Suppositories are capsules shaped like bullets that contain the steroids. A person can insert these via the anus to the rectum.

Steroids administered directly to the area of inflammation via suppositories or enemas have fewer side effects.

Steroids administered rectally include:

  • suppositories (hydrocortisone)
  • enemas (hydrocortisone, methylprednisone, Cortenema)
  • rectal foams (hydrocortisone acetate, proctofoam-HC, Uceris)

Like all medications, steroids come with potential side effects. Roughly 1 in 2 people taking steroids will experience side effects.

Steroids work by suppressing the immune system. Because of this, people taking steroids may be more susceptible to infections.

Some mild side effects may clear up on their own, while more serious ones may require treatment. It may also mean that person should not take steroids. For UC, a doctor will usually limit steroids to short periods to help reduce the likelihood of potential side effects.

Possible side effects can include:

  • high blood pressure
  • high blood sugar levels
  • cataracts
  • weight gain
  • acne
  • stretch marks
  • growth disruption in children
  • rounding of the face (referred to as “moon face”)
  • insomnia
  • increase in facial hair
  • mood swings
  • osteoporosis
  • psychosis
  • muscle and joint pain
  • muscle weakness
  • stomach pain
  • stomach ulcers
  • nausea

Despite possible side effects, a person should not suddenly stop taking steroids. If an individual has taken steroids for more than a few days, they will need to gradually reduce the dose over time rather than stopping suddenly.

When a person takes man-made steroids as a medication, the body stops making enough natural steroids that help the body function. Suddenly stopping steroid medication can affect blood sugar levels, cause blood pressure to drop, and lead to adrenal insufficiency (when the body doesn’t make enough hormones).

Steroids are not a long-term treatment option, due to possible side effects.
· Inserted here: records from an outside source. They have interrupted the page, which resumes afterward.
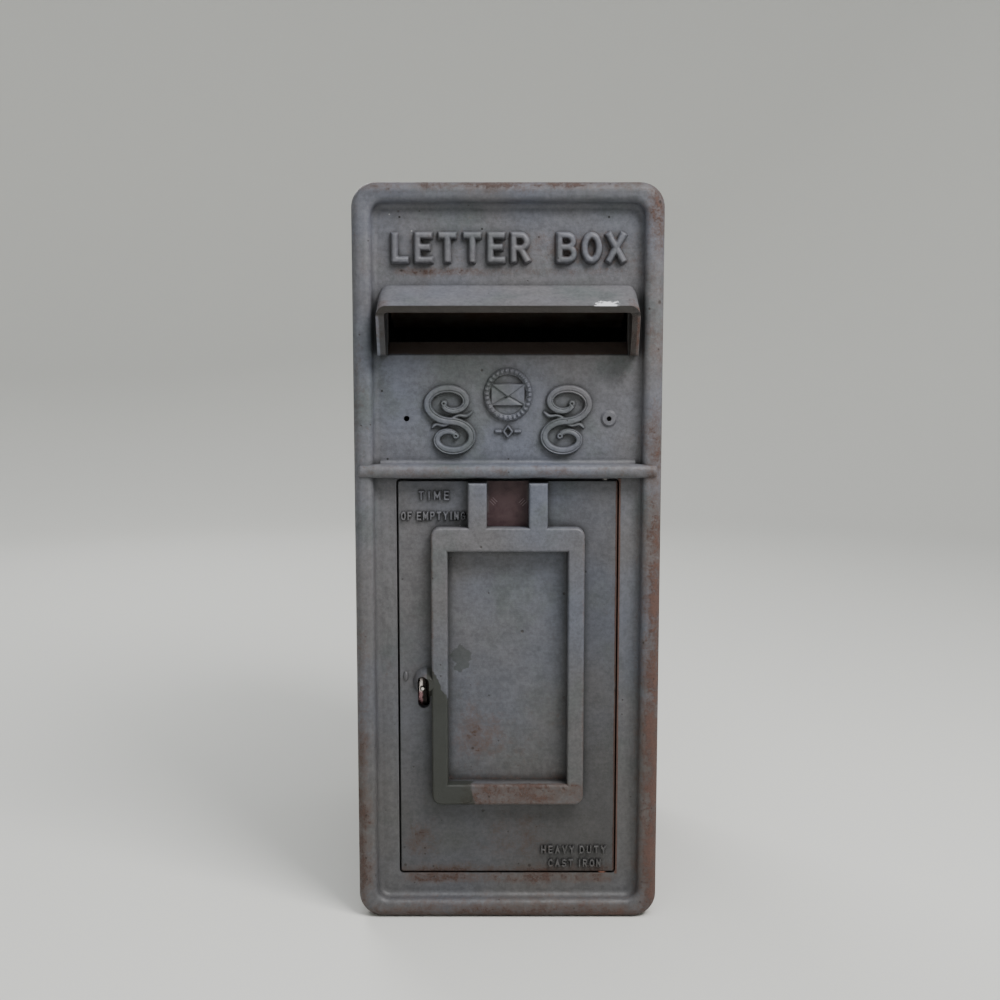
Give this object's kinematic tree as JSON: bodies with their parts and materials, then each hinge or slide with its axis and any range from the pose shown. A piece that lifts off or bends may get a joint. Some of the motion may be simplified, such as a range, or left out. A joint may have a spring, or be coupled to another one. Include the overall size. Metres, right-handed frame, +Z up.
{
  "type": "wall letter box",
  "caption": "Small cast-iron letter box with a hooded slot, a pivoting door with a raised notice frame, a lever lock and a box body to build into a wall.",
  "frame": {"origin": "middle of the overall footprint, on the surface the box stands on", "axes": "+Z up, the letter slot and door face -Y, +X to the right seen from the front"},
  "size_m": [0.252, 0.355, 0.613],
  "materials": {
    "painted_iron_front": "matt blue-grey primer over cast iron, rust at the edges",
    "painted_iron_door": "matt blue-grey primer over cast iron",
    "painted_iron_body": "matt grey primer, brushed thinly over rough casting",
    "painted_sheet": "matt grey primer on flat sheet",
    "bare_sheet": "bare mild steel, lightly rusted",
    "dark_enamel": "worn dark maroon enamel",
    "felt": "pressed felt",
    "bronze": "dull red bronze",
    "polished_steel": "bright, worn smooth",
    "brass": "aged brass",
    "machined_steel": "oiled, turned steel",
    "rusty_iron": "bare iron with brown rust",
    "galvanised_wire": "dull galvanised wire",
    "zinc_screws": "dull zinc",
    "rusty_bolts": "brown rust",
    "brass_screws": "aged brass"
  },
  "bodies": {
    "case": {"front_casting": "painted_iron_front", "body_shell": "painted_iron_body", "front_bolts": "rusty_bolts", "hinge_keeper": "rusty_iron", "keeper_screws": "zinc_screws", "hinge_washer": "bronze", "lock_keep": "rusty_iron", "keep_screws": "zinc_screws", "chute_floor": "bare_sheet", "chute_baffle": "bare_sheet", "chute_screws": "zinc_screws", "letter_guard": "galvanised_wire", "guard_screws": "zinc_screws"},
    "door_leaf": {"door": "painted_iron_door", "upper_hinge_pin": "machined_steel", "lower_hinge_pin": "machined_steel", "notice_plate": "painted_sheet", "notice_packing": "felt", "backing_plate": "bare_sheet", "backing_studs": "zinc_screws", "backing_nuts": "zinc_screws", "tablet": "dark_enamel", "lock_case": "brass", "lock_cap": "brass", "lock_levers": "brass", "lever_springs": "machined_steel", "lever_pins": "machined_steel", "key_pin": "machined_steel", "lock_screws": "brass_screws", "cover_rivet": "polished_steel"},
    "bolt": {"lock_bolt": "brass"},
    "cover": {"keyhole_cover": "bronze"}
  },
  "joints": [
    {"name": "door_hinge", "type": "hinge", "parent": "case", "child": "door_leaf", "pos_m": [0.0807, -0.138, 0.2048], "axis": [0, 0, 1], "range_deg": [0, 110]},
    {"name": "bolt_slide", "type": "slide", "parent": "door_leaf", "child": "bolt", "axis": [-1, 0, 0], "range_m": [0, 0.009]},
    {"name": "cover_swing", "type": "hinge", "parent": "door_leaf", "child": "cover", "pos_m": [-0.072, -0.1315, 0.1945], "axis": [0, 1, 0], "range_deg": [-55, 80]}
  ]
}
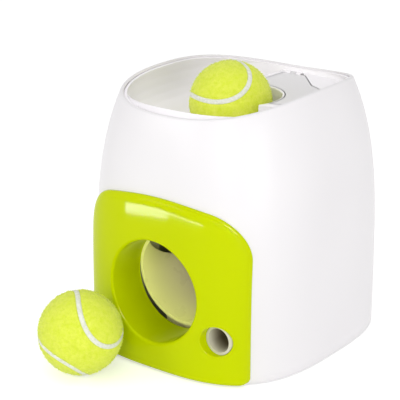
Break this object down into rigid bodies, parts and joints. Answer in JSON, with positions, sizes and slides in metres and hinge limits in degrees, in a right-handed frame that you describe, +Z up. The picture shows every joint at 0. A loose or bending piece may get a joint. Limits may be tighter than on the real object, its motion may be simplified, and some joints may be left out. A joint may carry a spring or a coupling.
{
  "type": "dog ball launcher",
  "caption": "Free-standing ball and treat launcher for dogs: a ball dropped in the basin tips a lever, rolls out in front and turns a treat drum.",
  "frame": {"origin": "on the floor under the middle of the body", "axes": "+Z up, the front with both outlets faces -Y, +X to the right as the object is seen from its front"},
  "size_m": [0.1904, 0.284, 0.2227],
  "materials": {
    "white_plastic": "satin moulded ABS",
    "lime_plastic": "high gloss moulded ABS",
    "inner_plastic": "plain moulded ABS",
    "gear_plastic": "acetal, matt",
    "steel": "turned, plain",
    "screw_steel": "zinc plated",
    "pad_rubber": "matt, slightly rough",
    "ball_rubber": "matt natural rubber",
    "felt": "napped wool felt"
  },
  "bodies": {
    "body": {"body_shell": "white_plastic", "front_panel": "lime_plastic", "base_plate": "inner_plastic", "floor_pads": "pad_rubber", "top_basin": "white_plastic", "lid_hinge_pin": "steel", "left_frame": "inner_plastic", "right_frame": "inner_plastic", "lever_bushes": "gear_plastic", "drum_bush": "gear_plastic", "drum_housing": "inner_plastic", "treat_hopper": "inner_plastic", "hopper_wiper": "pad_rubber", "treat_chute": "inner_plastic", "ball_chute": "inner_plastic", "base_screws": "screw_steel", "post_screws": "screw_steel", "floor_screws": "screw_steel", "housing_screws": "screw_steel", "lever_bumper": "pad_rubber", "basin_screws": "screw_steel", "panel_screws": "screw_steel"},
    "lid": {"treat_lid": "white_plastic"},
    "lever": {"lever_shaft": "steel", "ball_lever": "inner_plastic", "sector_gear": "gear_plastic", "spring_collar": "gear_plastic", "return_spring": "steel", "shaft_clips": "steel"},
    "drum": {"drum_shaft": "steel", "drum_pinion": "gear_plastic", "portion_drum": "gear_plastic"},
    "loaded_ball": {"loaded_ball_core": "ball_rubber", "loaded_ball_felt": "felt"},
    "floor_ball": {"floor_ball_core": "ball_rubber", "floor_ball_felt": "felt"}
  },
  "joints": [
    {"name": "lid_hinge", "type": "hinge", "parent": "body", "child": "lid", "pos_m": [0, 0.079, 0.19475], "axis": [-1, 0, 0], "range_deg": [0, 95]},
    {"name": "lever_pivot", "type": "hinge", "parent": "body", "child": "lever", "pos_m": [0, -0.069, 0.165], "axis": [1, 0, 0], "range_deg": [-30, 0], "stiffness_Nm_per_rad": 0.12, "springref_deg": 42.97},
    {"name": "drum_spin", "type": "hinge", "parent": "body", "child": "drum", "pos_m": [0, -0.04083, 0.11202], "axis": [1, 0, 0], "range_deg": [0, 90]},
    {"name": "ball_loading", "type": "slide", "parent": "body", "child": "loaded_ball", "axis": [0, 0, 1], "range_m": [0, 0.05]},
    {"name": "ball_rolls_out", "type": "slide", "parent": "body", "child": "floor_ball", "axis": [0, -1, 0], "range_m": [0, 0.12]}
  ],
  "couplings": [
    {"joint": "drum_spin", "follows": "lever_pivot", "ratio": -3}
  ]
}
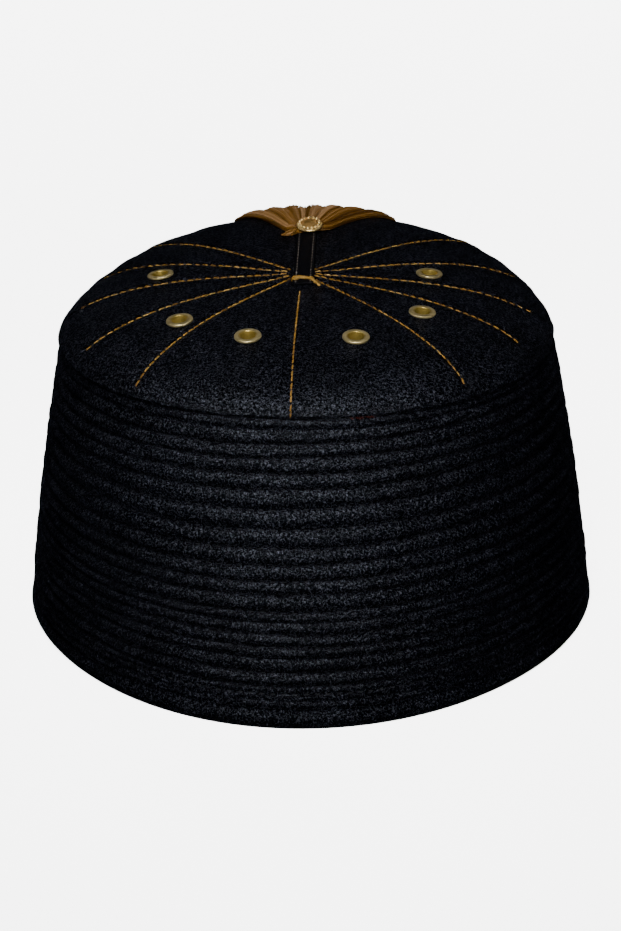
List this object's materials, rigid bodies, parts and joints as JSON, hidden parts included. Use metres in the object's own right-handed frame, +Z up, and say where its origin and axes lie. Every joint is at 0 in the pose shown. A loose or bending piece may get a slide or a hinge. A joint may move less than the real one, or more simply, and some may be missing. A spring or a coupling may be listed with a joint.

Doctors often prescribe steroids for people with UC on a short-term basis to help bring a flare-up under control and help the UC go into remission. A person may also take steroids on a short-term basis while waiting for other treatments to take effect.

Healthcare professionals often prescribe steroids for a period of 8 weeks, with the dose gradually reducing during this time. It is important a person completes the full course and does not stop taking steroids suddenly, even if symptoms improve.

Due to the possibility of numerous side effects, doctors often choose other medications before prescribing steroids for UC.

A person may try topical or oral 5-ASAs before trying steroids.

If a person and their doctor decide to reduce or stop taking steroids and symptoms continue, the individual may take immunosuppressants such as azathioprine (Azasan) or mercaptopurine (Purixan) along with steroids.

In cases of severe UC that does not improve with steroids or immunosuppressants, biological treatments like infliximab (Remicade) or adalimumab (Humira) may help.

Some FAQs about steroids and UC may include:

Do steroids help ulcerative colitis?

Steroids can be an effective treatment for UC, by helping to reduce inflammation in the digestive tract. Oral or rectal steroids can help treat a flare-up of UC. In more severe cases, a person may receive steroids intravenously.

How long does it take for steroids to help colitis?

Due to potential side effects, people will typically receive steroids on a short-term basis to help manage UC. Typically, a doctor will prescribe a course of steroids for roughly 8 weeks, with the dose gradually reducing during this time.

What is the drug of choice for ulcerative colitis?

In addition to corticosteroids, a doctor may also suggest medications such as 5-ASAs, immunomodulators, and biological treatments.

What happens if steroids do not work for ulcerative colitis?

If steroids are not effective, or a doctor decides to reduce steroids, they may recommend other treatments, such as immunosuppressants or biologics.

Steroids, also called corticosteroids, are medications that a doctor may prescribe to help treat UC.

Steroids work by suppressing the activity of the immune system, and in turn, lowering inflammation in the digestive tract to relieve symptoms during a flare-up.

A person should take these drugs only on a short-term basis, due to potential side effects.